Friends and family’s reaction

Strangely enough and very sadly, my Dad’s brother also took his own life, but before I was born. My Dad was one of five, a really big traditional Yorkshire family. So when I had to tell his brothers and sisters I think they were kind of reliving what had happened 20 odd years ago, and they actually didn’t believe it had even happened.

My Dad was a bit of a ‘diamond geezer’, a dodgy guy sort of thing, so they said ‘oh in 20 years he’ll come knocking on the door’. One of his sisters needed literal evidence. She was really adamant that he wouldn’t have done this. So we actually had to send her photos of him in the chapel of rest.

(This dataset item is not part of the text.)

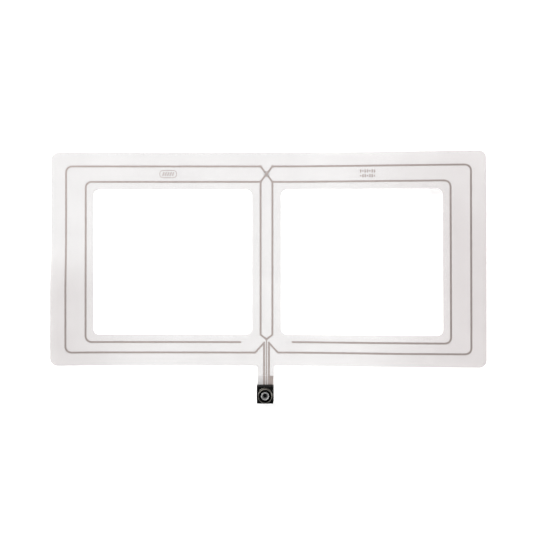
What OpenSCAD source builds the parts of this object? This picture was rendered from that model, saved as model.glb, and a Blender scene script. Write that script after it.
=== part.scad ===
// Printed antenna panel: a die-cut polyester laminate with a figure-eight loop printed in
// silver ink, and a flexible tail that carries a coaxial jack.
// The panel lies in XY with the print facing +Z. The tail points to -Y.
// Z = 0 is the lowest point of the terminal joints behind the jack.

/* [Film] */
// Width of the panel
film_w = 265; // [262:1:300]
// Height of the panel, without its tail
film_h = 131; // [128:1:150]
// Radius of the panel's outer corners
film_r = 4.5; // [2:0.5:8]
// Thickness of the base film
base_t = 0.25; // [0.15:0.05:0.4]
// Thickness of the adhesive layer that holds the print
bond_t = 0.12; // [0.12:0.02:0.2]
// Thickness of the cover film
cover_t = 0.125; // [0.075:0.025:0.2]

/* [Windows] */
// Width of the strip between the two windows
window_gap = 17.8; // [14:0.2:20]
// Distance from the centreline to the far edge of a window
window_reach = 106.6; // [100:0.2:108]
// Top edge of the windows, above the middle of the panel
window_top = 42.8; // [38:0.2:45]
// Bottom edge of the windows, below the middle of the panel
window_bottom = 46.5; // [40:0.5:48]
// Radius of the window corners
window_r = 3.7; // [2:0.1:6]

/* [Printed tracks] */
// Width of the loop and stub tracks
track_w = 1.2; // [0.8:0.1:1.3]
// Thickness of the silver ink
ink_t = 0.04; // [0.02:0.01:0.04]
// Radius of the track corners, at the middle of the track
track_r = 3.7; // [2:0.1:5]
// Outer loop, distance from the centreline to its far side
loop_reach = 123.4; // [120:0.2:126]
// Outer loop, height of its top side above the middle of the panel
loop_top = 57; // [55:0.5:60]
// Outer loop, depth of its bottom side below the middle of the panel
loop_bottom = 57.5; // [55:0.5:60]
// Inner stub, distance from the centreline to its far side
stub_reach = 111.3; // [110:0.1:114]
// Inner stub, height of its top side above the middle of the panel
stub_top = 47.5; // [46:0.5:50]
// Inner stub, depth of its bottom side below the middle of the panel
stub_bottom = 51.1; // [50:0.1:53]
// Inner stub, distance from the centreline to its open end
stub_end = 16; // [12:1:40]
// Distance from the centreline to each centre track
column_x = 3.64; // [3:0.02:5]
// Depth at which the centre tracks bend inwards
column_bottom = 46.6; // [44:0.2:47]
// Depth of the point where the centre tracks meet
joint_depth = 49.3; // [48.5:0.1:50]
// Side of the insulating patch under the bridge
patch_w = 3.8; // [3:0.2:5]

/* [Tail] */
// Width of the tail
tail_w = 10.3; // [10:0.1:12]
// Length of the tail from the panel to the jack
tail_l = 11.6; // [11:0.2:14]
// Sideways offset of the tail from the print's centreline
tail_offset = -0.5; // [-0.6:0.1:0]
// Radius of the fillets where the tail meets the panel
root_r = 0.8; // [0.4:0.2:2]
// Width of the two side feeds
side_feed_w = 1.2; // [0.8:0.1:1.3]
// Distance from the centre feed to each side feed
side_feed_x = 1.5; // [1.4:0.1:1.8]
// Depth at which the side feeds turn into the loops
side_feed_top = 51.3; // [51:0.1:52]
// Distance from the centreline to the foot of each loop's diagonal
diagonal_x = 7; // [6:0.5:9]
// Width of the centre feed
centre_feed_w = 0.7; // [0.5:0.1:0.8]
// Length of the tail, from the panel, at which it flexes
flex_l = 3.5; // [3:0.1:4]
// Slit in the film at the flex line
flex_gap = 0.8; // [0.7:0.1:1]
// Length of tail between the panel and the stiffener
bare_l = 6.3; // [6:0.1:7.5]
// Thickness of the stiffener
stiffener_t = 0.5; // [0.3:0.1:0.8]
// Thickness of the stiffener's adhesive
stiffener_bond_t = 0.1; // [0.05:0.05:0.15]

/* [Jack] */
// Width of the housing
jack_w = 10; // [10:0.1:11]
// Length of the housing along the tail
jack_l = 10.5; // [10:0.1:11]
// Height of the housing with its base plate
jack_h = 7.7; // [7:0.1:10]
// Thickness of the base plate
jack_base_t = 1; // [0.8:0.1:1.5]
// Sideways offset of the jack from the print's centreline
jack_offset = -0.9; // [-1:0.1:0]
// Outer diameter of the shell
shell_d = 8.3; // [8.3:0.1:8.4]
// Wall of the shell
shell_t = 0.5; // [0.3:0.1:0.5]
// Diameter of the shell's collar, where it passes through the housing
collar_d = 8.7; // [8.5:0.1:8.8]
// Height of the shell above the housing
shell_h = 5; // [4:0.5:8]
// Diameter of the hole in the centre contact
contact_bore = 3.2; // [3.2:0.05:3.3]
// Outer diameter of the centre contact
contact_d = 4.8; // [4.6:0.1:5]
// Height of the terminal joints behind the stiffener
joint_h = 0.4; // [0.3:0.1:0.6]

/* [Hidden] */
$fn = 96;

// The sheet's own frame has its origin at the middle of the panel. It is moved along Y so
// that the whole object, jack included, is centred on the origin.
total_l = film_h + tail_l + jack_l;
sheet_y = (total_l - film_h) / 2;

// Levels through the laminate and the jack
stiffener_z = joint_h;
stiffener_bond_z = stiffener_z + stiffener_t;
base_z = stiffener_bond_z + stiffener_bond_t;
ink_z = base_z + base_t;
cover_z = ink_z + bond_t;
jack_z = ink_z + ink_t;
housing_z = jack_z + jack_base_t;
housing_top = jack_z + jack_h;

// Radius of the round pads where tracks join
joint_pad_r = track_w * 0.7;

// Places along the tail, in the sheet's frame
tail_root = -film_h / 2;
flex_y = tail_root - flex_l;
stiffener_y = tail_root - bare_l;
jack_near = tail_root - tail_l;
jack_far = jack_near - jack_l;
jack_y = jack_near - jack_l / 2;

// Inside of the jack
housing_wall = 0.65;
housing_roof = 1.6;
edge_r = 0.3;
flange_t = 0.4;
flange_play = 0.1;
shell_bore = shell_d - 2 * shell_t;
shell_foot = housing_top - housing_roof;
shell_top = housing_top + shell_h;
insulator_z = housing_z + 2.2;
insulator_top = shell_top - 3.8;
contact_top = shell_top - 0.2;
contact_floor_t = 0.4;
contact_flange_d = 6.2;
contact_flange_t = 0.5;
mouth_d = 4.3;
mouth_h = 0.7;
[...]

My Mum and Dad weren’t together for eight years before dad’s death, so my Mum was sad for my Dad, but more sad for myself, my sister and brother. She was brilliant and really supportive. I have a long-term partner, and once he’d got his head around it he was fantastic.

And you get the other side of the coin, some people just don’t get it, and think suicide is really selfish. I’m like ‘OK but you can keep that opinion to yourself.’ Some people just don’t understand.

Getting Cruse support

A few months after Dad died I got to the point where I was so confused about how I was feeling, I felt I just needed to speak to somebody. I needed to be functioning as human being again. So I spoke to my GP, who was great, and gave me lots of options including Cruse.

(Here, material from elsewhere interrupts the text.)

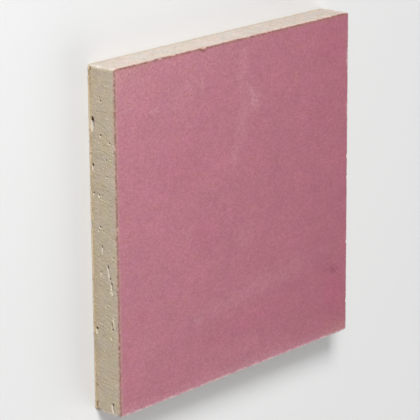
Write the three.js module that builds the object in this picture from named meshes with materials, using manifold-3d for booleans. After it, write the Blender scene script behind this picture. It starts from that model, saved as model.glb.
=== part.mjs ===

There was a huge amount of apprehension and I don’t think I would have done it had I not had friends behind me saying I think it would be a good thing. But with my Bereavement Volunteer, I instantly felt at home. Straight away I felt as if I’d known her for ever, and she was just part of this huge community of people around me, even though I’d only known her for five minutes.

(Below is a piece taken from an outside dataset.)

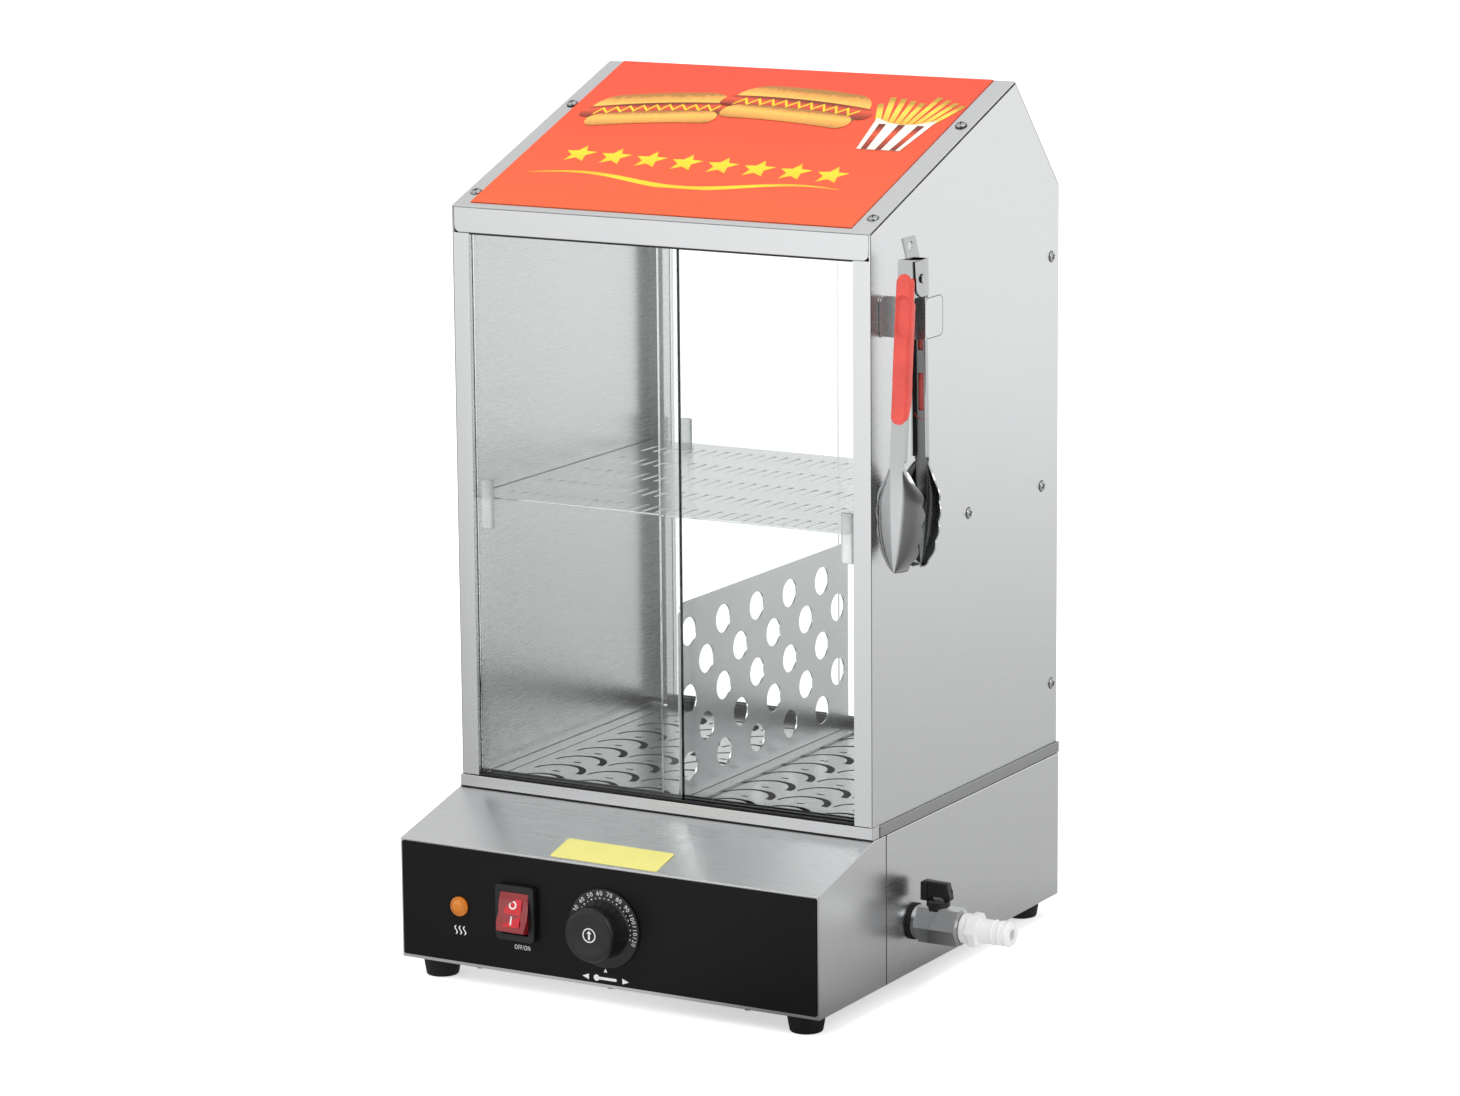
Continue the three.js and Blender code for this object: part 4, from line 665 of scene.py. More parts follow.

After the first session I felt generally lighter as a person. Like I could sort of begin to understand how things were going to go, and that everything was kind of going to be OK. When you think about grief, everyone expects you to grieve then be OK and fine. Somebody dies, you grieve, then life just carries on. And I completely thought that too, I thought I will grieve and then my life will carry on and I’ll be OK. But as it transpires that’s not what happens. So I learnt that, which was enlightening.

There were sessions I had where we’d cry and cry together and it would feel long and heavy, and the hour would feel like a day. But other sessions we would just laugh together and I’d leave feeling lifted. I looked forward to my sessions. That’s how it became, it was just really lovely, I know it sounds silly, but it was lovely.

Remembering always

I now completely understand my grief and how I feel. At first I couldn’t even say the words ‘my Dad had taken his own life’, but if somebody asks me something about him now, it doesn’t bother me, it doesn’t hit me in the stomach any more.

I feel more sadness now than crossness, and it’s not constant. I don’t feel depressed any more. There are so many unanswered questions and I’m never going to get all the answers, so why dwell on it? I’m 26 now, I can’t spend the rest of my life feeling angry and mad with him and sad. On a day-to-day basis I’m generally OK, and I don’t think I would have been, had I not continued seeing my volunteer. I’m so grateful for everything she did for me.

Even now, I talk about my Dad every day. There’s literally not a day where he doesn’t come up in some conversation, and I think people still feel awkward about me talking about him. He’s still a huge part of my life, he’s still my Dad, and just because he’s not here anymore doesn’t change that fact.

There are so many things that I do and that I think that are so ‘Dad’. My Dad loved the beach. We frequently go to the coast and it’s my way of feeling close to him. People say that doesn’t make sense, but when you’ve grown up around the beach it does make sense to me.

“If you’re thinking of approaching Cruse just do it. Grief is so all consuming you just want to sit at home and do nothing, but doing nothing won’t help you. Making that first step can be so productive. I don’t think I knew what I could do.”